--- Work to complete ---
Below this line is a set of entries; quote exactly the lines from the line that contains "x, y, trail" to the line that contains "imported = [obj", both lines included.

--- Dataset ---
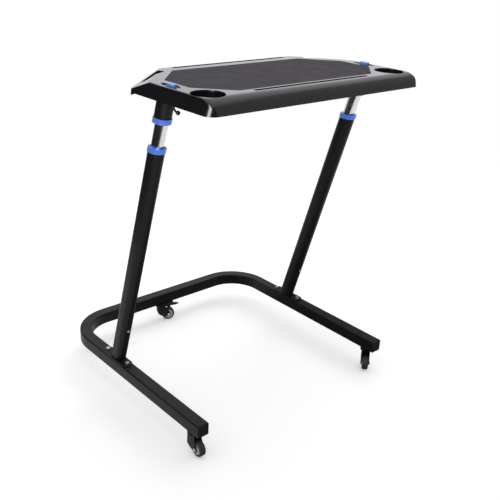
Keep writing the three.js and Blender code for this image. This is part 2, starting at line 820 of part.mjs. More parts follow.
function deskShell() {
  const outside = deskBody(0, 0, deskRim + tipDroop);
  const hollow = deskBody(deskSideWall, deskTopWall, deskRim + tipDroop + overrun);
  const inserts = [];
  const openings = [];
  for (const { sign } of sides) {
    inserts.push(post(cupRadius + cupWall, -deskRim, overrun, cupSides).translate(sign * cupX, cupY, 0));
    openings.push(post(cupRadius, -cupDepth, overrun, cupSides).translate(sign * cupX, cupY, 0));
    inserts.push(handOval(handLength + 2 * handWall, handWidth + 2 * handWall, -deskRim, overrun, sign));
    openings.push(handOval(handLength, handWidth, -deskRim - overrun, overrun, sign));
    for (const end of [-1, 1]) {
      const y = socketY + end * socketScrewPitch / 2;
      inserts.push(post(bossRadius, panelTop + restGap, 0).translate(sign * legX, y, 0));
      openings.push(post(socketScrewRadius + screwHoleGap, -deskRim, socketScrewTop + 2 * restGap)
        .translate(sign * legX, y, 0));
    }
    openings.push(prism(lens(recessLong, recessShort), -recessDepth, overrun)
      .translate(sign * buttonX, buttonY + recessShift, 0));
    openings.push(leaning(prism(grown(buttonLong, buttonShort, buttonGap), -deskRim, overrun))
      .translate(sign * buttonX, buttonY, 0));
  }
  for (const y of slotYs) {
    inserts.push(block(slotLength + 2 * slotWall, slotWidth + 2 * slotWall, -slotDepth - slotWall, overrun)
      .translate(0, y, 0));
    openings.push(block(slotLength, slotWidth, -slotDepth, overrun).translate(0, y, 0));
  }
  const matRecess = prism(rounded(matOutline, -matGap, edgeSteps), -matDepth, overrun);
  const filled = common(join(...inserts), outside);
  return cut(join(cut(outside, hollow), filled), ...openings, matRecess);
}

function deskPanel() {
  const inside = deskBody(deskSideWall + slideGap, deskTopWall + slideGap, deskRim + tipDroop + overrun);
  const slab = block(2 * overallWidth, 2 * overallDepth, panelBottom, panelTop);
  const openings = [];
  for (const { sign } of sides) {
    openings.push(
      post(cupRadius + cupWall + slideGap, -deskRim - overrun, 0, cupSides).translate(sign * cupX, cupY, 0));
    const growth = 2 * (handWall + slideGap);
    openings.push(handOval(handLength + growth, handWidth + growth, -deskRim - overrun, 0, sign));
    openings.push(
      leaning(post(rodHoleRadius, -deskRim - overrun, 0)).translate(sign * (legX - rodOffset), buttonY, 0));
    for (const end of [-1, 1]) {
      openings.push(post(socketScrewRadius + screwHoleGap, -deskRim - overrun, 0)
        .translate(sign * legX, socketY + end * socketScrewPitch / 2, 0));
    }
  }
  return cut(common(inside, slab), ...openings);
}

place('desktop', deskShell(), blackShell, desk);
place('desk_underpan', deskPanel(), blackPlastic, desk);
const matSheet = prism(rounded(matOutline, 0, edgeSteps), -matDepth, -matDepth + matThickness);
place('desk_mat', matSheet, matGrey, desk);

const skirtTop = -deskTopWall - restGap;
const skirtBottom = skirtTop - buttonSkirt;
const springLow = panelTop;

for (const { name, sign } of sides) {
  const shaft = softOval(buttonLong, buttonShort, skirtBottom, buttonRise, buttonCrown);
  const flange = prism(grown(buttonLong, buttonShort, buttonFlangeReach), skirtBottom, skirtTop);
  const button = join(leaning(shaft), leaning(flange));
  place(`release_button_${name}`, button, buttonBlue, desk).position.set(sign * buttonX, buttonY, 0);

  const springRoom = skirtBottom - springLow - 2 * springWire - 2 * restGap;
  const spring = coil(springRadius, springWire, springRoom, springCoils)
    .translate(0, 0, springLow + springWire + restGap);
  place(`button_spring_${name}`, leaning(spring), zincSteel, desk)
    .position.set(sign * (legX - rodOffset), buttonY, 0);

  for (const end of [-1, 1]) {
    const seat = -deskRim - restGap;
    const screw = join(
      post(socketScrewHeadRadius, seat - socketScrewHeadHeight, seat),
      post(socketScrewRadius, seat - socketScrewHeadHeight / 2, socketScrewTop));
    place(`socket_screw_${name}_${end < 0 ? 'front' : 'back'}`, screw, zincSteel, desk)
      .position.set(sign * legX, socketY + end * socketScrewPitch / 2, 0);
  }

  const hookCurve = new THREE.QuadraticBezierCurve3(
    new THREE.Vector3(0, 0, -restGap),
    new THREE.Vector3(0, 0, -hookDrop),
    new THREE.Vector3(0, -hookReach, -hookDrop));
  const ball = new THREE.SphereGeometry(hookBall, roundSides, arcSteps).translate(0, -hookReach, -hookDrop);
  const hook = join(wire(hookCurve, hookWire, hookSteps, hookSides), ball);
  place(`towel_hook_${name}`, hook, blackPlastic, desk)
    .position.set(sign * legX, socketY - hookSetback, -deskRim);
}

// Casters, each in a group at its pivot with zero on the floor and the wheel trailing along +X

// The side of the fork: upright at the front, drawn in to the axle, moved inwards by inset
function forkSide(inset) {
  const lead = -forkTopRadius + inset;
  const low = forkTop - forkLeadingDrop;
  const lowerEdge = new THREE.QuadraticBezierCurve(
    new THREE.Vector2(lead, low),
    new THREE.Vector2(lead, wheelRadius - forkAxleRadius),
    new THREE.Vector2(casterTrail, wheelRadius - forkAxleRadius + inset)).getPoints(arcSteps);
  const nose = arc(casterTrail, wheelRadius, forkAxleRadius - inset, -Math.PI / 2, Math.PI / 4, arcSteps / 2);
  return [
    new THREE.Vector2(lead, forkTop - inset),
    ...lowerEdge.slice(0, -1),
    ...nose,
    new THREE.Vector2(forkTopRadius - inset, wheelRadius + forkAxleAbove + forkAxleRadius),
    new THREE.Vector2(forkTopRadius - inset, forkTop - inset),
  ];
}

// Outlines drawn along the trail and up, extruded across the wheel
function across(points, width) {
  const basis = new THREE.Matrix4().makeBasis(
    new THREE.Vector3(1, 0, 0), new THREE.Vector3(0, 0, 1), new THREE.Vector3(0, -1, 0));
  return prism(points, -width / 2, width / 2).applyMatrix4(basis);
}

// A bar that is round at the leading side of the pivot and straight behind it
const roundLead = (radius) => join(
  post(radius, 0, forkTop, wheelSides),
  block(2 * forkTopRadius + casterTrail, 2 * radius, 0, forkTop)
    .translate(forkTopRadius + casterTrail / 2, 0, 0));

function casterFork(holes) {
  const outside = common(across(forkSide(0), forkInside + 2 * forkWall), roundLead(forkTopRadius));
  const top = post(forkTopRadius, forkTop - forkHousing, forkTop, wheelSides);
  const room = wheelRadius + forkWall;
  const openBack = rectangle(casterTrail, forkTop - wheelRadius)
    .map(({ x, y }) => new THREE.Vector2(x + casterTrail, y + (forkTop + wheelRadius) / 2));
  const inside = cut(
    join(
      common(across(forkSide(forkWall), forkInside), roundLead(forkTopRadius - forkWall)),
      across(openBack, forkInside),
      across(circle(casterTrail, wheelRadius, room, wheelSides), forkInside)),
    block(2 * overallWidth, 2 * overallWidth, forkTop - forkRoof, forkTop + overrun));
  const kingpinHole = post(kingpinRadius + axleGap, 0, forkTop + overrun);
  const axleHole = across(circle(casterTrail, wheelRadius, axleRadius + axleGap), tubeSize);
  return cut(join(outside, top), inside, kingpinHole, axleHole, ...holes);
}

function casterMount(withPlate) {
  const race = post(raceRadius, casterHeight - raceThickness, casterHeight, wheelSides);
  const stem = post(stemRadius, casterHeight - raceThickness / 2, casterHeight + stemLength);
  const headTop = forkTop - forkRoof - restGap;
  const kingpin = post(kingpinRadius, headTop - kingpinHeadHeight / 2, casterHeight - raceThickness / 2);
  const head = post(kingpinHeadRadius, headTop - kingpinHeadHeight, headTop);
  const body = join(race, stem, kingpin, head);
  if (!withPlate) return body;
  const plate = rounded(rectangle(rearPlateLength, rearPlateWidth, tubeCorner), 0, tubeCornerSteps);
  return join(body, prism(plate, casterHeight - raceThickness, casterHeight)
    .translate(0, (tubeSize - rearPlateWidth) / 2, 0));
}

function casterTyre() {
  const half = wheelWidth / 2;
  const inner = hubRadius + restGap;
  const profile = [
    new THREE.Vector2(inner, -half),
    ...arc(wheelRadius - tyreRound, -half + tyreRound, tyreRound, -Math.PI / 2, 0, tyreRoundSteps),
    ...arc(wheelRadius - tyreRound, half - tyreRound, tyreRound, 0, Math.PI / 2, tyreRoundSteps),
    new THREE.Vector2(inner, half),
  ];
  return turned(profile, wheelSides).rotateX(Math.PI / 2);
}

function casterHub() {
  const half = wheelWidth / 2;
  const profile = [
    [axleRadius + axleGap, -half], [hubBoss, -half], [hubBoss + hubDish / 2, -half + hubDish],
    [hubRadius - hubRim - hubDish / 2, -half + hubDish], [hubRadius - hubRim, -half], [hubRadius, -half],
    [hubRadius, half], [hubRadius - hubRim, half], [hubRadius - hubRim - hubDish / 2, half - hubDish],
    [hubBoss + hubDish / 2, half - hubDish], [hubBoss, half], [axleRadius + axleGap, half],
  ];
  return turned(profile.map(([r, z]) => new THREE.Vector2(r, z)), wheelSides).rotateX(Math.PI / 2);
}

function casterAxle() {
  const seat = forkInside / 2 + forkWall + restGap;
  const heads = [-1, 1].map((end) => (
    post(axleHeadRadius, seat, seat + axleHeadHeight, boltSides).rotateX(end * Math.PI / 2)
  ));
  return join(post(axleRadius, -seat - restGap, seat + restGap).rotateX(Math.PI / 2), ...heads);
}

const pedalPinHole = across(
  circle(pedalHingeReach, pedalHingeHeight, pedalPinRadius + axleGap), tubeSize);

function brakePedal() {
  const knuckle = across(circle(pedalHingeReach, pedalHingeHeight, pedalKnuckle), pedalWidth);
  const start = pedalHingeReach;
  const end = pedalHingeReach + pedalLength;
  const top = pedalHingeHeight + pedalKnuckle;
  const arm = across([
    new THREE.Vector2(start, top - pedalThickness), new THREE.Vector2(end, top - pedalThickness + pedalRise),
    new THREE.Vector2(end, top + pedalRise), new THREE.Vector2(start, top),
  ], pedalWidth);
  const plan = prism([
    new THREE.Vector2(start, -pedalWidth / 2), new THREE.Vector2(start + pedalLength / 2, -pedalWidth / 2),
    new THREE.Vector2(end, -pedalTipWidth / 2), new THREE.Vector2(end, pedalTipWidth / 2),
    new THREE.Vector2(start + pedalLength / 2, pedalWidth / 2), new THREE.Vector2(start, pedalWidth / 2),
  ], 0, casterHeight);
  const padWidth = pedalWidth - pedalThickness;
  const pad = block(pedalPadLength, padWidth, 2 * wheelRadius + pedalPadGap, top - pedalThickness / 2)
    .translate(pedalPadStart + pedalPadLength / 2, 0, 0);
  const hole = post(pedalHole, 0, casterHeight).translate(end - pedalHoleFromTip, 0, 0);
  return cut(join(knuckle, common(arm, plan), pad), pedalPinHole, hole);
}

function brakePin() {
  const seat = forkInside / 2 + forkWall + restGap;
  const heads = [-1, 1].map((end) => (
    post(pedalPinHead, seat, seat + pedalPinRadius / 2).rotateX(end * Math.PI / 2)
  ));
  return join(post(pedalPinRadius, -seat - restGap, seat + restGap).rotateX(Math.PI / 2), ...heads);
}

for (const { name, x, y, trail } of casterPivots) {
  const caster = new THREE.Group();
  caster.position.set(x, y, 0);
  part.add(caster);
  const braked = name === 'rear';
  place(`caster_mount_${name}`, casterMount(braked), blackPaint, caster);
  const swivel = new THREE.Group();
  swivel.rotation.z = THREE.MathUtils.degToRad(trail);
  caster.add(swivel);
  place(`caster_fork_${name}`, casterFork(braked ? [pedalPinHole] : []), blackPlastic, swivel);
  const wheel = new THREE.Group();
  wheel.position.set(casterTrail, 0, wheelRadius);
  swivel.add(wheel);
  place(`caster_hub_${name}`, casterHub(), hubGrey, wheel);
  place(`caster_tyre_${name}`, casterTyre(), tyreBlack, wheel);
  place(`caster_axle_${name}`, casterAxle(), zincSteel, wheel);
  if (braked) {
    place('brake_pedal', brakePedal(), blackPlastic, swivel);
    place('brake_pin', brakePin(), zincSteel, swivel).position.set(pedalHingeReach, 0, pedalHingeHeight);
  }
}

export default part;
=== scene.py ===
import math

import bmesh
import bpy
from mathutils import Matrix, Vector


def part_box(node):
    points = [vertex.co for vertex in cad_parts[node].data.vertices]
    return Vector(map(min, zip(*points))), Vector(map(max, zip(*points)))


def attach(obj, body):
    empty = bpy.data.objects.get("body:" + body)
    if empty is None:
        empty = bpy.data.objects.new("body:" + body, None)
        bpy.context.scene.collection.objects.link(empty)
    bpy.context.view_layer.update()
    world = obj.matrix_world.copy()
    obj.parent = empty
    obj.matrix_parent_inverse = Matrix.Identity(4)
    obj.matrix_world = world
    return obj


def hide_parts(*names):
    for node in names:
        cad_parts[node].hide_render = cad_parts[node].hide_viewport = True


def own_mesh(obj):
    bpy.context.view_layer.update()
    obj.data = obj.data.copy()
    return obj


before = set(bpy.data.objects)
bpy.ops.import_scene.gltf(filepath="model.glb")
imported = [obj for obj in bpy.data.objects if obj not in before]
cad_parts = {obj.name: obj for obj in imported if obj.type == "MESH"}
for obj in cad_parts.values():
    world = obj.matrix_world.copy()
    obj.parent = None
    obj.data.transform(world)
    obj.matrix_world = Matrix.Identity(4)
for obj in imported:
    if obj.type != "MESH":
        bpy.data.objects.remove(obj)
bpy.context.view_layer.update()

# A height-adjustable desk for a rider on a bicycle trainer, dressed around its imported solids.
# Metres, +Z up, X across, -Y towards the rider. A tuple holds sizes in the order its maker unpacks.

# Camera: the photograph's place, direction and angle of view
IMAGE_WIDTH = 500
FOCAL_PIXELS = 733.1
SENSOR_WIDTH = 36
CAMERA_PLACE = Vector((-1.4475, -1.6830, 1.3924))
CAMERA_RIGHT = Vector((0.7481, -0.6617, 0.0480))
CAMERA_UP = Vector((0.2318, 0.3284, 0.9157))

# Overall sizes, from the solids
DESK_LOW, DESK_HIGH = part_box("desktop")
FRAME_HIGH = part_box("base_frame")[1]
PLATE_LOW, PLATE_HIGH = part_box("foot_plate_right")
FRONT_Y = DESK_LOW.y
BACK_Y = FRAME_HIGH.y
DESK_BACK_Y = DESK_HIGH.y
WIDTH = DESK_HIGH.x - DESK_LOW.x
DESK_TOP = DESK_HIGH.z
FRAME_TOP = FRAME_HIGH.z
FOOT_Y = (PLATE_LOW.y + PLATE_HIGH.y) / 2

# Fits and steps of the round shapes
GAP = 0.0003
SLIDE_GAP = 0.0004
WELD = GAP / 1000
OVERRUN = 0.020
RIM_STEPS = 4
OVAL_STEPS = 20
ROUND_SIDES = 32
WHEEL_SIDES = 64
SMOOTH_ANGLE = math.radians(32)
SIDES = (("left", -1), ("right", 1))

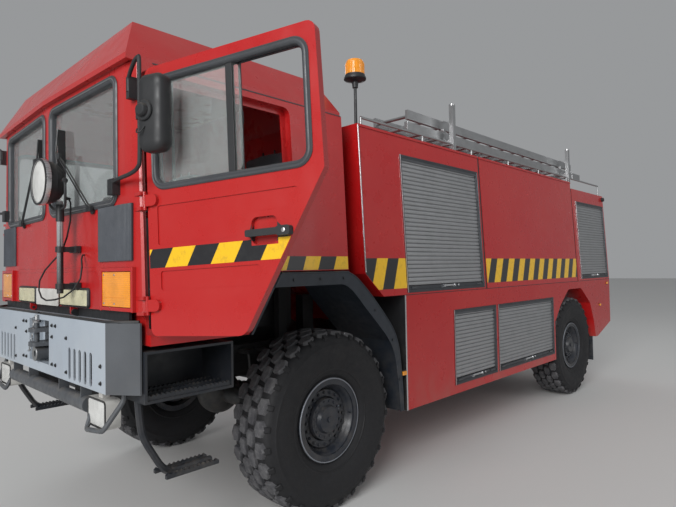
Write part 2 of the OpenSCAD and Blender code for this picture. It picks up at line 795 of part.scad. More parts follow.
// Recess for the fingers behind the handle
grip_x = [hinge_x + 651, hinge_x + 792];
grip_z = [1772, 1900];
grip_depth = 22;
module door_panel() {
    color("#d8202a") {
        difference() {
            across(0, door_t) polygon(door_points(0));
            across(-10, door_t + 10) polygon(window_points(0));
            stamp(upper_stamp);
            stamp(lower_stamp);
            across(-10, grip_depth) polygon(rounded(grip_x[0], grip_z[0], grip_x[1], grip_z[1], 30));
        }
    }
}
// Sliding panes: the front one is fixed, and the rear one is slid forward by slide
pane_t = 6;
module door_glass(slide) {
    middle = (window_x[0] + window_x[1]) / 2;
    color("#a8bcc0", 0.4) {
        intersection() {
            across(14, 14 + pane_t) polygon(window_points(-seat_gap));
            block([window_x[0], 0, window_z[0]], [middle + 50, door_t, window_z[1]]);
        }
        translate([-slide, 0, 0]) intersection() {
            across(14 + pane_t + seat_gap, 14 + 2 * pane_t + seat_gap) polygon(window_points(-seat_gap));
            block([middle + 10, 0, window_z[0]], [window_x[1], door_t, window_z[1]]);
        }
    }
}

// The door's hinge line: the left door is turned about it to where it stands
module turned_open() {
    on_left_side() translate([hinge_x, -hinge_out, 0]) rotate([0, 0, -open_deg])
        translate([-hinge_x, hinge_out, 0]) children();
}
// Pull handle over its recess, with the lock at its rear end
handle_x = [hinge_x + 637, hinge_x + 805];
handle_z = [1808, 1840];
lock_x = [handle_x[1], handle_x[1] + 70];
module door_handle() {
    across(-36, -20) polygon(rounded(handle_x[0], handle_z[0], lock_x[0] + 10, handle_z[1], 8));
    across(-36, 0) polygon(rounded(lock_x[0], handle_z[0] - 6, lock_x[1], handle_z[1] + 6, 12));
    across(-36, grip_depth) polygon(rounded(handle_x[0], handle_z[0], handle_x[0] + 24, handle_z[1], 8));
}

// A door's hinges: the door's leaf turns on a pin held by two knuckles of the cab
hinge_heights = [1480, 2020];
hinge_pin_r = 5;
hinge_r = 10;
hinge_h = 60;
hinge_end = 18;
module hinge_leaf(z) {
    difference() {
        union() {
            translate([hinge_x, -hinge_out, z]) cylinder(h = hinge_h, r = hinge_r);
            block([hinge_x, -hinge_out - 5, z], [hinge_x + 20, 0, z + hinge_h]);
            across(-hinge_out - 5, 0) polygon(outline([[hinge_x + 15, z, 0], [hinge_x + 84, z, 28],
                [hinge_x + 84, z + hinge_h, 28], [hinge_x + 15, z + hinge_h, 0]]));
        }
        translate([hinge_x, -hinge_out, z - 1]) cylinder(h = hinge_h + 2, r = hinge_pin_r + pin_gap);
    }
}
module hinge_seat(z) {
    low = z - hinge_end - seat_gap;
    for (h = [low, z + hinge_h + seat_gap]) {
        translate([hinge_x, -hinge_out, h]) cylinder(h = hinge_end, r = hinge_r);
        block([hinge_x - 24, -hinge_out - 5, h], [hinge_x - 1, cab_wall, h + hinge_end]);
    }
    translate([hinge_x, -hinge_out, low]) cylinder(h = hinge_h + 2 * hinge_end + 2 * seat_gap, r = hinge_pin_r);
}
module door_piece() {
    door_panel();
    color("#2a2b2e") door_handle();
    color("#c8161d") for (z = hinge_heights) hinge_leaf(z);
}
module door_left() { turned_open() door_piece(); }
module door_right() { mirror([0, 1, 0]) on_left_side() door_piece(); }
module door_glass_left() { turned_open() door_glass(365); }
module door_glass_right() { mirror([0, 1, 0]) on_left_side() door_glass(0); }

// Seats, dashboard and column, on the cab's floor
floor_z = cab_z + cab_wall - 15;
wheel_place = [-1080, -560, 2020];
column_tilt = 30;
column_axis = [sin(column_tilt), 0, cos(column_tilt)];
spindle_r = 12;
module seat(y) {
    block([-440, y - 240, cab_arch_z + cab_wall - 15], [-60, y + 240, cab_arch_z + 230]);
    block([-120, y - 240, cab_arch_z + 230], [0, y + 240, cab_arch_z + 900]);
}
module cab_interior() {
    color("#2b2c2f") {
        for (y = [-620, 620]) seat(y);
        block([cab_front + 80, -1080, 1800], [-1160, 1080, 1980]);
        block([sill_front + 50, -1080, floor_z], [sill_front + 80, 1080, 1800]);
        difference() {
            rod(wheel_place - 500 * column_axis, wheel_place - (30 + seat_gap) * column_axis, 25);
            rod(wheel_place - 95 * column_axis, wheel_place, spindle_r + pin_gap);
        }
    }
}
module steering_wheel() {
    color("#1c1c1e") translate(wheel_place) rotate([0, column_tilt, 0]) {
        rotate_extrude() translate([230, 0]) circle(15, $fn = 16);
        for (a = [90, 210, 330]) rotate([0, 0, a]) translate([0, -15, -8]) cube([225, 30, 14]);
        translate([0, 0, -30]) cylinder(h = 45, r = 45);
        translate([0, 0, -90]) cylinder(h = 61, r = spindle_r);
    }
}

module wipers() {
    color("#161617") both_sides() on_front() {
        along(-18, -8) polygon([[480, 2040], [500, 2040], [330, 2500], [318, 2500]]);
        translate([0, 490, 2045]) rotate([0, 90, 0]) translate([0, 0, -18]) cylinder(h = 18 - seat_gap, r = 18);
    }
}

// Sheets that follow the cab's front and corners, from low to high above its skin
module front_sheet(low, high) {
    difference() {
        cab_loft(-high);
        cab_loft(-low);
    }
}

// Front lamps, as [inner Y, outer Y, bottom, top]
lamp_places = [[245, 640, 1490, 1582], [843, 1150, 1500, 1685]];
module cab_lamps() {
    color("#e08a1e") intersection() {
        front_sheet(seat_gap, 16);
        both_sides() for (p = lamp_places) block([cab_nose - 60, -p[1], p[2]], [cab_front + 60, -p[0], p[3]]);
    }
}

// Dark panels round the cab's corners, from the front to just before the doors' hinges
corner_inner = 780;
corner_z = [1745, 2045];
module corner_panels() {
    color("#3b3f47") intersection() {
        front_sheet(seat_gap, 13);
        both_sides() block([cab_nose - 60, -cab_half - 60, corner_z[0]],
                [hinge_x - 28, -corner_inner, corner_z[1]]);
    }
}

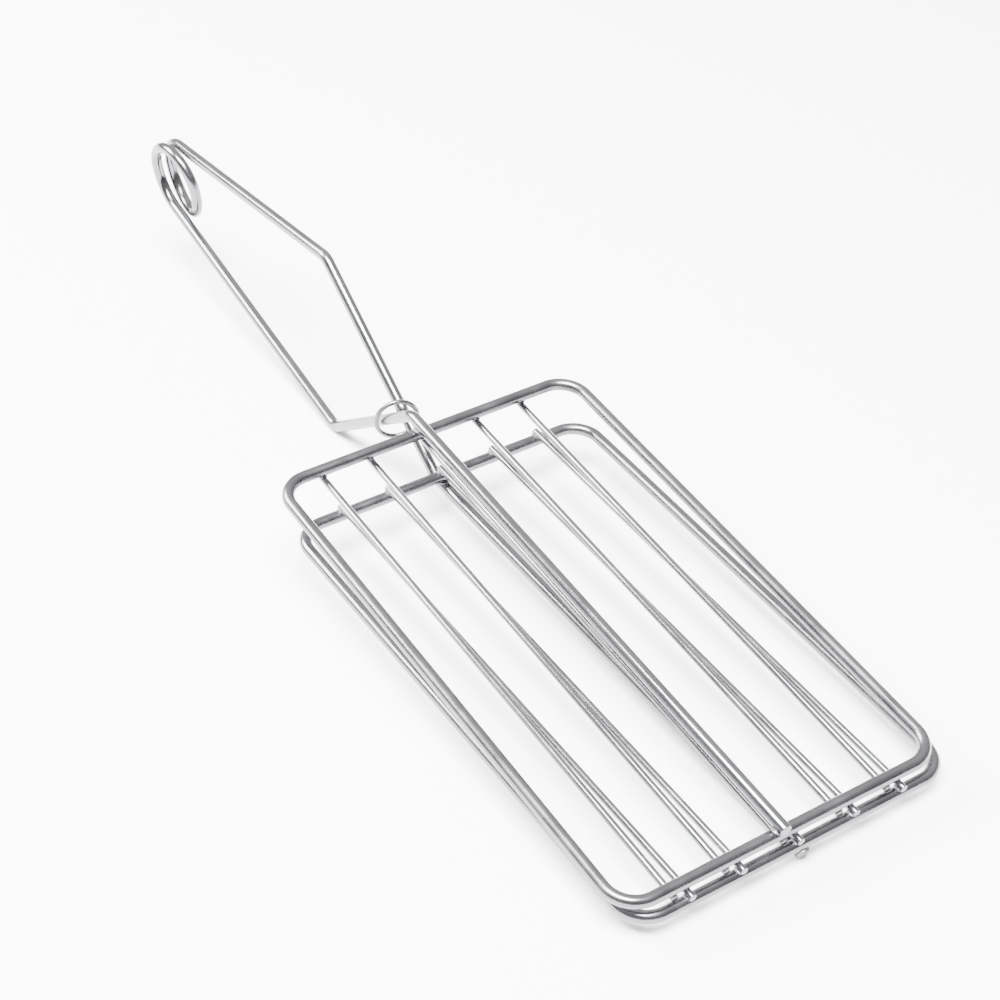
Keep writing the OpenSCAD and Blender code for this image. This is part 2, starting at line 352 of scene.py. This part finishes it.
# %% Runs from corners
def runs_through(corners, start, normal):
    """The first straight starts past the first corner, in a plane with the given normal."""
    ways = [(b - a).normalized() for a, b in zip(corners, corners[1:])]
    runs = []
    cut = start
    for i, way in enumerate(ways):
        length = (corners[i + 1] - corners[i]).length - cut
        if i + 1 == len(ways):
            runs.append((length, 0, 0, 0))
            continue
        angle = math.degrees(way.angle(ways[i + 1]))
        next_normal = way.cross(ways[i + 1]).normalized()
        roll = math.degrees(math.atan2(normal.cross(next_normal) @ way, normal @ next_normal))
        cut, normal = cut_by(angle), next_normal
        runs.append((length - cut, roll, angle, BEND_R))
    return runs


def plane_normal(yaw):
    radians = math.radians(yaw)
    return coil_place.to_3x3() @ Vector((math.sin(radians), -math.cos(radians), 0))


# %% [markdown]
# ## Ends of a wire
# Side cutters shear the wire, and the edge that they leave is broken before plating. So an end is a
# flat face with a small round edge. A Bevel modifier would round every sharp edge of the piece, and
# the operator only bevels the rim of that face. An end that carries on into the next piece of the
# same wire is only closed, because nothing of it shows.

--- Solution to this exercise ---
for (const { name, x, y, trail } of casterPivots) {
  const caster = new THREE.Group();
  caster.position.set(x, y, 0);
  part.add(caster);
  const braked = name === 'rear';
  place(`caster_mount_${name}`, casterMount(braked), blackPaint, caster);
  const swivel = new THREE.Group();
  swivel.rotation.z = THREE.MathUtils.degToRad(trail);
  caster.add(swivel);
  place(`caster_fork_${name}`, casterFork(braked ? [pedalPinHole] : []), blackPlastic, swivel);
  const wheel = new THREE.Group();
  wheel.position.set(casterTrail, 0, wheelRadius);
  swivel.add(wheel);
  place(`caster_hub_${name}`, casterHub(), hubGrey, wheel);
  place(`caster_tyre_${name}`, casterTyre(), tyreBlack, wheel);
  place(`caster_axle_${name}`, casterAxle(), zincSteel, wheel);
  if (braked) {
    place('brake_pedal', brakePedal(), blackPlastic, swivel);
    place('brake_pin', brakePin(), zincSteel, swivel).position.set(pedalHingeReach, 0, pedalHingeHeight);
  }
}

export default part;
=== scene.py ===
import math

import bmesh
import bpy
from mathutils import Matrix, Vector


def part_box(node):
    points = [vertex.co for vertex in cad_parts[node].data.vertices]
    return Vector(map(min, zip(*points))), Vector(map(max, zip(*points)))


def attach(obj, body):
    empty = bpy.data.objects.get("body:" + body)
    if empty is None:
        empty = bpy.data.objects.new("body:" + body, None)
        bpy.context.scene.collection.objects.link(empty)
    bpy.context.view_layer.update()
    world = obj.matrix_world.copy()
    obj.parent = empty
    obj.matrix_parent_inverse = Matrix.Identity(4)
    obj.matrix_world = world
    return obj


def hide_parts(*names):
    for node in names:
        cad_parts[node].hide_render = cad_parts[node].hide_viewport = True


def own_mesh(obj):
    bpy.context.view_layer.update()
    obj.data = obj.data.copy()
    return obj


before = set(bpy.data.objects)
bpy.ops.import_scene.gltf(filepath="model.glb")
imported = [obj for obj in bpy.data.objects if obj not in before]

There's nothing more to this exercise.